A entrada de policiais em uma escola após uma criança desenhar um orixá reacendeu o debate sobre ensino religioso e cultura africana. Especialistas e documentos oficiais explicam o que as escolas podem ensinar.
Pai chamou a PM após a filha desenhar um orixá. O desenho foi feito durante uma atividade na Escola Municipal de Educação Infantil Antônio Bento, no Caxingui, zona oeste de São Paulo. O pai afirmou que a filha estaria tendo “aula de religião africana” e acionou a polícia.
Quatro policiais armados entraram na escola. Os agentes chegaram à unidade, um deles com arma de grosso calibre, e questionaram a equipe sobre a atividade realizada com a criança. A presença dos policiais interrompeu a rotina escolar.
O QUE DIZEM OS CURRÍCULOS
MEC orienta o que deve ser ensinado nas escolas do país. A BNCC (Base Nacional Comum Curricular), documento do Ministério da Educação que orienta os conteúdos da educação básica, diz que o ensino religioso deve tratar das tradições religiosas sem doutrinação e com abordagem ética, científica e plural.
Ensino religioso não deve promover crença. A BNCC orienta que a disciplina investigue fenômenos religiosos, mitos, ideias de divindades e práticas culturais presentes na sociedade.
Segundo a Secretaria Municipal de Educação, não existe a disciplina de ensino religioso nas escolas públicas. São Paulo tem lei que torna o ensino religioso facultativo. A legislação municipal de 2006 diz que a disciplina pode fazer parte do horário regular das escolas de ensino fundamental, desde que sem proselitismo e com respeito à diversidade religiosa.

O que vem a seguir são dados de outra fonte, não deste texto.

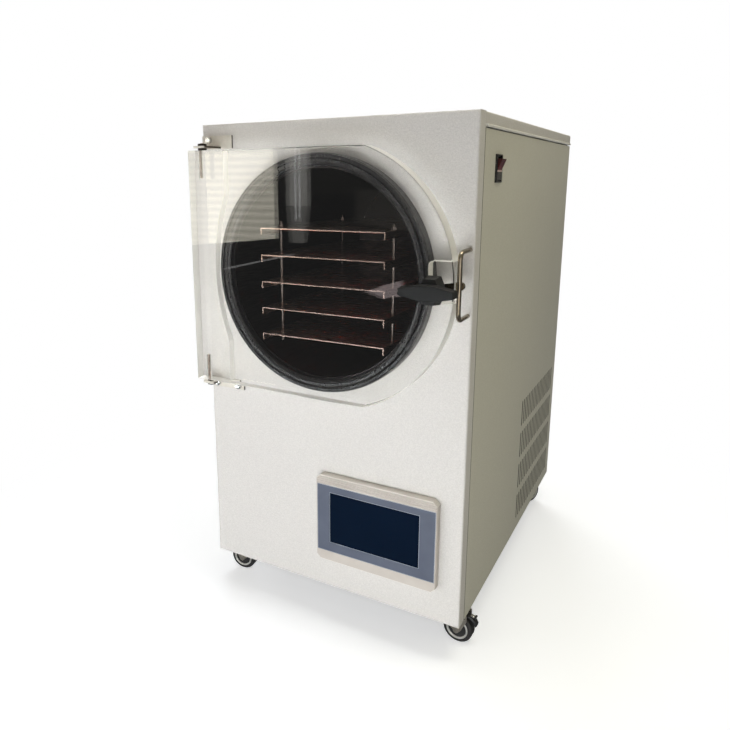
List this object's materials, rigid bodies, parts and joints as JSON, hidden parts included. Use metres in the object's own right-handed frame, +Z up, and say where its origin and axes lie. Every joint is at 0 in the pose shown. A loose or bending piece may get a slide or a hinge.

O currículo municipal de São Paulo orienta o ensino de mitologia africana. As Orientações Pedagógicas da Rede Municipal afirmam que trabalhar histórias com orixás não é prática religiosa. O documento aponta que evitar esses conteúdos reproduz racismo religioso e exclui vivências dos estudantes.
Orixás são tratados como elementos culturais. O material define orixás como divindades iorubanas, como Oxum e Oxóssi, e cita outras tradições de matriz africana, como voduns. A orientação destaca que esses conteúdos ajudam a promover respeito e tolerância.
Escolas já aplicam projetos baseados em mitos africanos. Relatos pedagógicos incluídos no documento da Prefeitura registram experiências como o projeto “Memórias Africanas – mitos Yorubás”, com histórias de Oxum, Oxóssi e Xangô. Há também literaturas infantis que apresentam cosmologias africanas e valorizam a cultura negra.
Laicidade não impede símbolos culturais afro-brasileiros. O documento lembra que espaços públicos exibem símbolos cristãos e afirma que estudantes podem usar roupas brancas, fios de conta, turbantes e outros adereços de matrizes africanas, garantindo liberdade de expressão cultural e religiosa.
Escola pode ensinar sobre religiões, mas não pode doutrinar, diz especialista. A educadora Janine Rodrigues, fundadora da Piraporiando -edtech dedicada a conteúdos antirracistas, antibullying e voltados à diversidade- explica que o objetivo da disciplina não é converter estudantes. Para ela, o componente busca “o respeito, a ética e o diálogo entre religiões”.
Ensino religioso deve ajudar a entender a diversidade. Janine diz que a disciplina aborda fenômenos religiosos, ética, simbologia e práticas culturais presentes na sociedade. O objetivo é ampliar a compreensão, promover convivência e acolher estudantes religiosos e não religiosos.
Para a educadora, rejeição ao tema envolve racismo religioso. A educadora afirma que, “no Brasil, institucional e estruturalmente racista, religiões de matrizes africanas são lidas como inferiores”. Segundo Janine, “uma aula sobre Exú dificilmente ocupará o mesmo espaço de afeto que uma aula sobre os 12 apóstolos de Cristo”.